In TheJungOnes OP a random pattern is a pattern selected from a group such as those ESP cards - random is an adjective modifying pattern.

What I am thinking of as a “random pattern” (noun) is the set of pixels used to test stereo vision. An image is generated such that each pixel has a random value. That image is then offset x number of spaces. When viewed in stereo a 3D image will appear.

As the random series goes - I can think of two possibilities -

  1. each number in the series is related by a single operation e.g. adding one to the previous number, squaring the difference of the two previous numbers in the series and adding them to the third, etc…

  2. a group of numbers in the series are related by a repeating series of functions e.g. 0, 1, 2, 6, -1, 0, 1, 5, 0 … (+1, +1, +4, -5).

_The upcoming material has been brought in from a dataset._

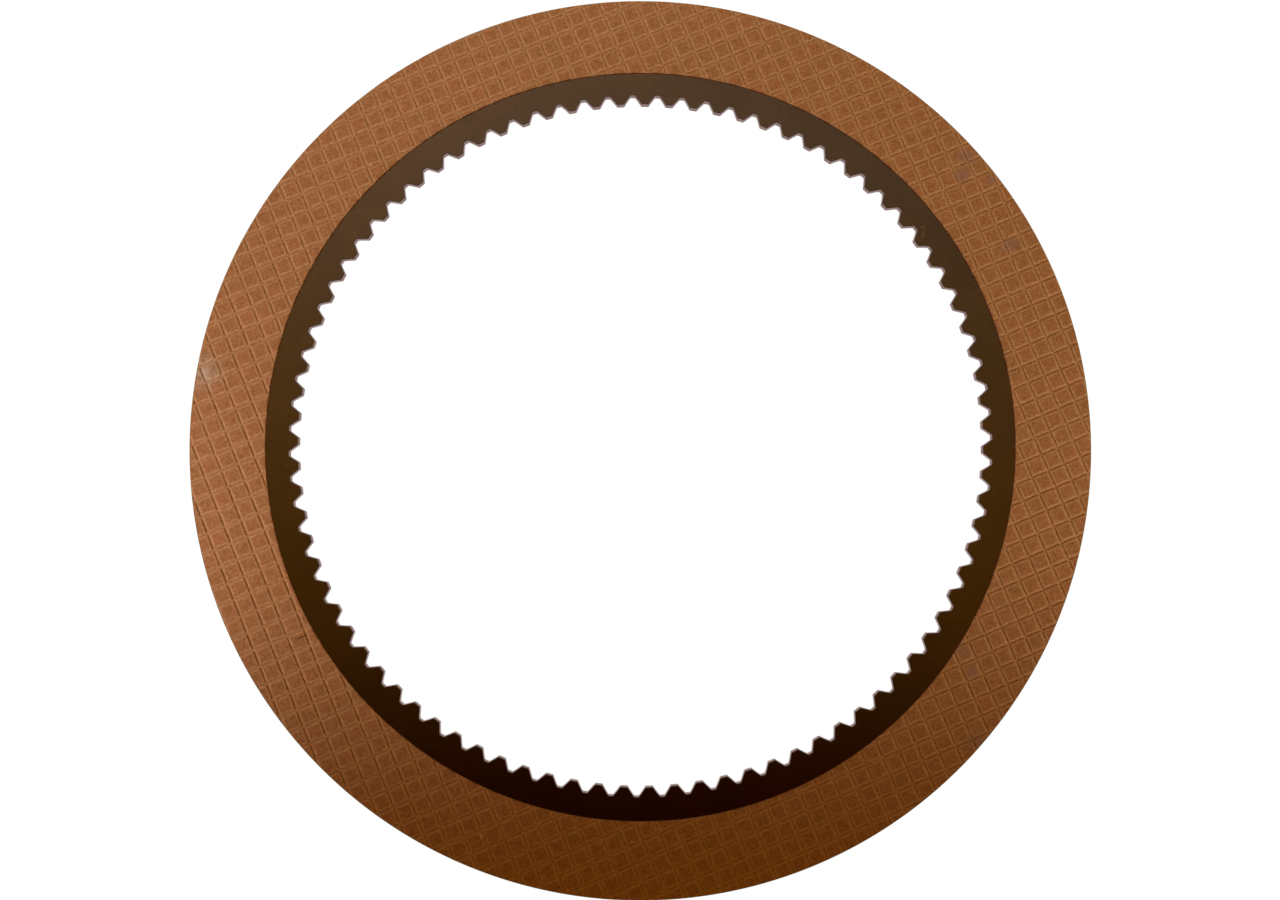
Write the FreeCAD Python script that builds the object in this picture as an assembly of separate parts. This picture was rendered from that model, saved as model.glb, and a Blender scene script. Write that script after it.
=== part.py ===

The first case is really a special example of the second group. I can take n+1 in the series and change the operation. The same shenanigans can be done with the second group. After n in the series the next operation is made different from the first operation in the series.

Since this new n+1 series is a new pattern I will need 2*(n+1) elements to see if that pattern repeats. And then I can change the next n+1 operation again and again.

But this is just an irrational number!

An irrational number cannot have a pattern of repeating operations and therefore must be random since at n if a pattern becomes evident I can find a number with the n+1 value that will not fit the pattern. (I believe this is similiar to Cantor’s proof on the enumerability of irrational numbers.)

I didn’t see this last night, absolutely – that was my point, we can identify some data as non-random, but we can identify no particular data as random.

Is there an existence proof for random data that you know of?